Speaking at the launch, Alexandra Bonnet, Deputy Director for European and International Affairs at the Ministry for an Ecological and Solidary Transition, France, said the move to efficient cooling is important.
“We stand in the middle of a vicious circle: the world is warming so we need more cooling but that cooling causes more warming,” Ms. Bonnet said. “We need to help countries leapfrog past this vicious circle. Industry has the solutions...we need to find the right ones and deliver them.”
The Climate and Clean Air Coalition (CCAC) welcomed Japan’s continued leadership on HFCs.
“Japan has been a real leader within the Coalition since the very beginning. Every time we talk about HFCs, our partners in Japan talk about the importance of managing lifecycle emissions,” said Dan McDougall, Senior Fellow at the CCAC said at the launch. “We look forward to working with Japan to spread this initiative throughout the region and globally.”
Mr. Koizumi announced that they’ve received support from 11 countries and international organizations and 10 Japanese companies and organizations for their initiative.
Chile joined Japan saying that while Chile is not historically a large emitter, the country is seeing its HFC emissions increasing—something that is true of many low- and middle-income countries. Because of this, Chile announced it has started a pilot program on HFC management and are interested in strengthening their Nationally Determined Contribution targets (their international commitment to reduce emissions) by including HFC targets. A representative from the Maldives also expressed support for the initiative.
There is greater momentum than ever before on HFC management and energy efficiency, making now a critical time for concerted action. Japan and the CCAC are committed to continuing to push governments, businesses, and civil society actors to implement policies and regulations to manage HFCs at every stage of their life cycle—measures that will help catalyse the dramatic actions needed across the board and around the world to prevent catastrophic levels of warming.
“Actions to solve global environmental issues began with the success of fluorocarbon measures carried out by all countries to protect the ozone layer,” Mr. Koizumi said. “I believe we can also roll out actions to build a circular economy through life-cycle management, including recovery and destruction, from Japan to the world—starting with fluorocarbons, then plastics, then CO2, and from there to all actions on climate change.”
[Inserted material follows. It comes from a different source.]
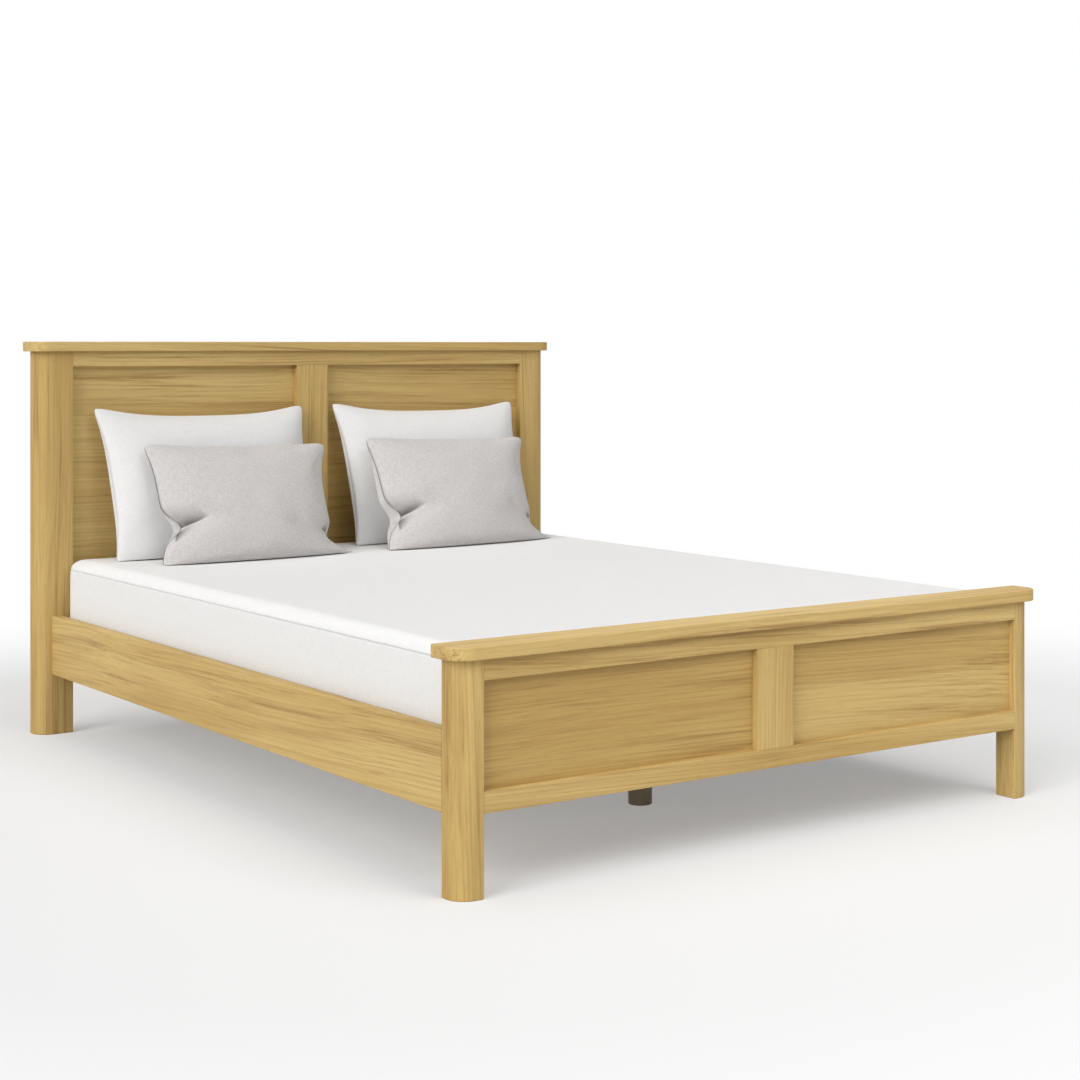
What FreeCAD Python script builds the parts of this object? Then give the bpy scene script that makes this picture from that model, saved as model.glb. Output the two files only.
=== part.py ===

In 2019, Japan, France, and Nigeria launched the CCAC’s Efficient Cooling Initiative to raise awareness about opportunities for efficient cooling and mobilize political support for action at the highest levels. The initiative hosted two ministerial round tables to discuss the need to phase down HFCs while improving the energy efficiency of cooling equipment in order to achieve the Paris Agreement target to keep global temperature rise well below 2 degrees Celsius. The initiative also works to increase the visibility and accessibility of alternative refrigerants and technologies for all countries.
Japan’s initiative is bolstered by the success of other global compacts that Japan and the CCAC have provided leadership on. The first is the Kigali Amendment to the Montreal Protocol, an international resolution to reduce greenhouse gases from the cooling sector, which went into force in January of 2019. Nations promise to reduce HFCs by over 80 percent over the next 30 years and to innovate the energy efficiency of cooling equipment. If fully implemented, it could avoid up to 0.4°C of global warming. The Montreal Protocol itself is considered one of the most successful environmental agreements of all time, having helped almost entirely phase out products that were destroying the ozone layer.
The newest of these agreements is the Biarritz Pledge through which heads of state attending the G7 meeting in Biarritz, France pledged to support CCAC’s Efficient Cooling Initiative by phasing out HFCs and increasing energy efficiency through measures such as developing national cooling plans, using energy performance standards and labelling, and facilitating market access for efficient and affordable cooling technologies. France and Japan are among the 15 countries who have signed the pledge.